Today, CEA production has been limited to small, editable crops like lettuce, herbs, cucumbers and microgreens. To turn indoor farms into robust, scalable production platforms, the researchers identify concrete targets and pathways. As Professor Matthew Gilliham notes, “We have identified specific targets that plant scientists must address, and the routes by which this could be achieved, as a pre-requisite for controlled environment agriculture to form a viable production platform going forward.” He also calls for a pre-breeding pipeline spanning traditional horticulture, broadacre farming and even forestry, to broaden crop options and resilience for indoor settings.

Envisioning a World with Local, Resilient Food

Cambridge’s Professor Alex Webb emphasizes the need for creative minds, combined with state-of-the-art technologies, to tailor crops to indoor environments. “It is only now that we have these tools… by combining precise environmental control with cutting-edge plant science, we can begin to grow plants that are best suited to meet the challenges ahead,” he says. If implemented to its full potential, CEA could keep fresh food supplies local all year round—inside cities, in remote regions, and even beyond Earth’s borders when space farming becomes feasible. With right investment, these innovations could redefine how, what and where we grow, eat and share food in the 21st century.

Towards a More Sustainable and Equitable Food System

The research underscores a future where agriculture is less vulnerable to climate volatility, using technologies that monitor crop health and fine-tune growth for consistency and nutrition. In addition to yielding improvements, CEA promises to reduce land use and water consumption while creating opportunities for high-value crops in controlled environments.

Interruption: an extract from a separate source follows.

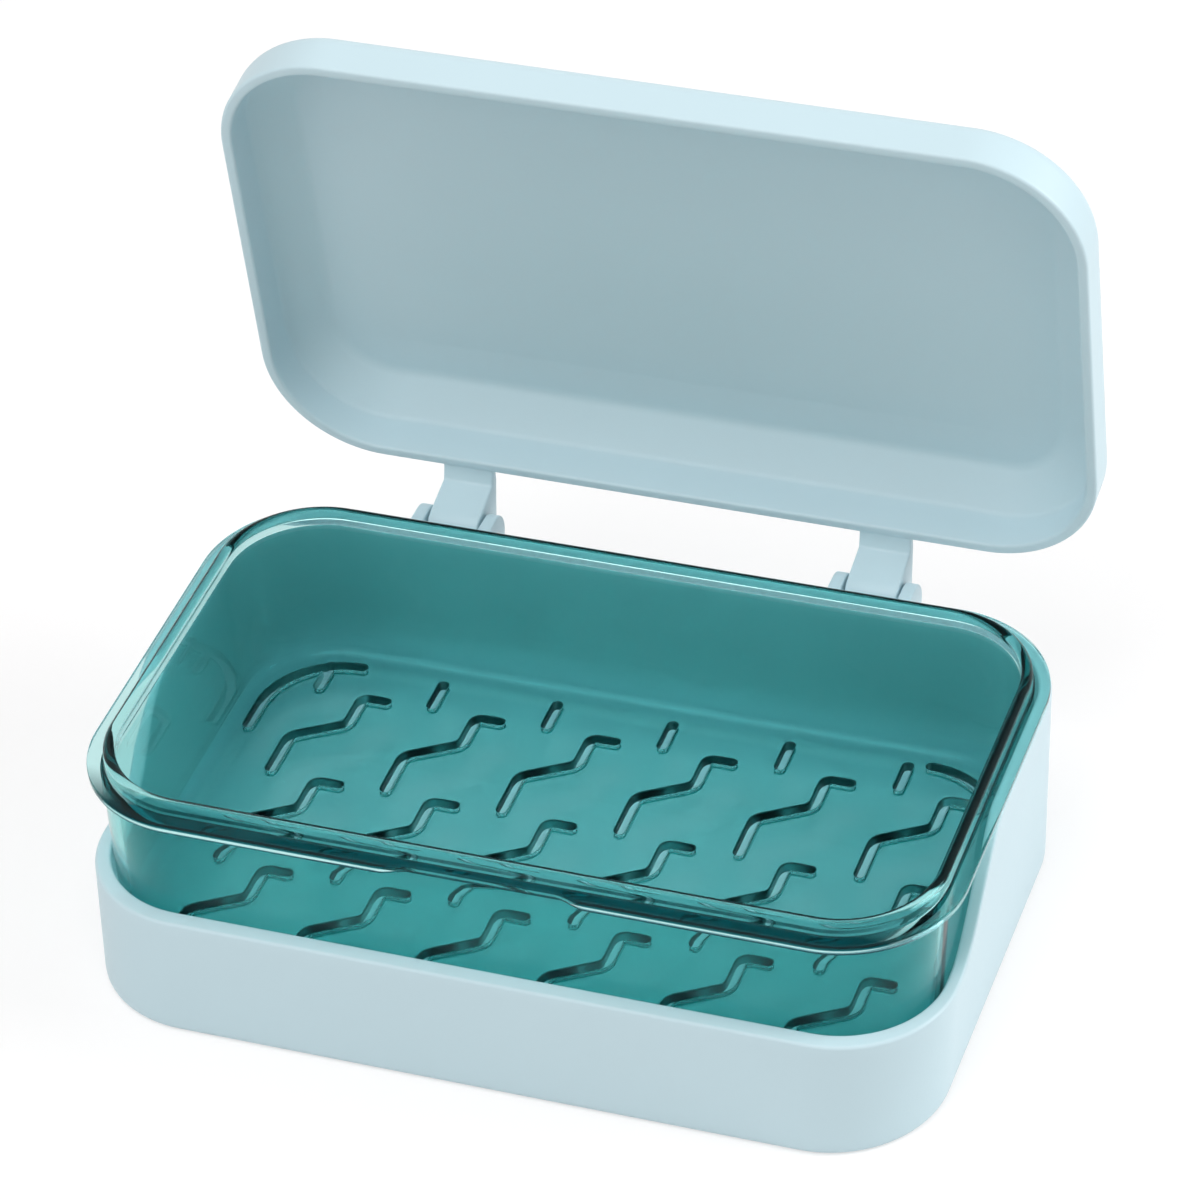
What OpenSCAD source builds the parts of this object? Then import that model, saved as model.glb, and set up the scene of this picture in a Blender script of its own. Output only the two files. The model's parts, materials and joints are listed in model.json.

The collaboration between the University of Adelaide, the University of Cambridge, the University of Western Australia and NASA marks a pivotal step toward turning space-tested concepts into practical, Earth-based solutions.

Additional Context: Adelaide’s Academic Landscape

The collaboration arrives as the University of Adelaide and the University of South Australia plan to unite to form Adelaide University, a national flagship institution opening in January 2026. The merger aims to advance globally relevant research, industry-informed teaching and a strengthened student experience, further supporting initiatives like indoor farming at scale.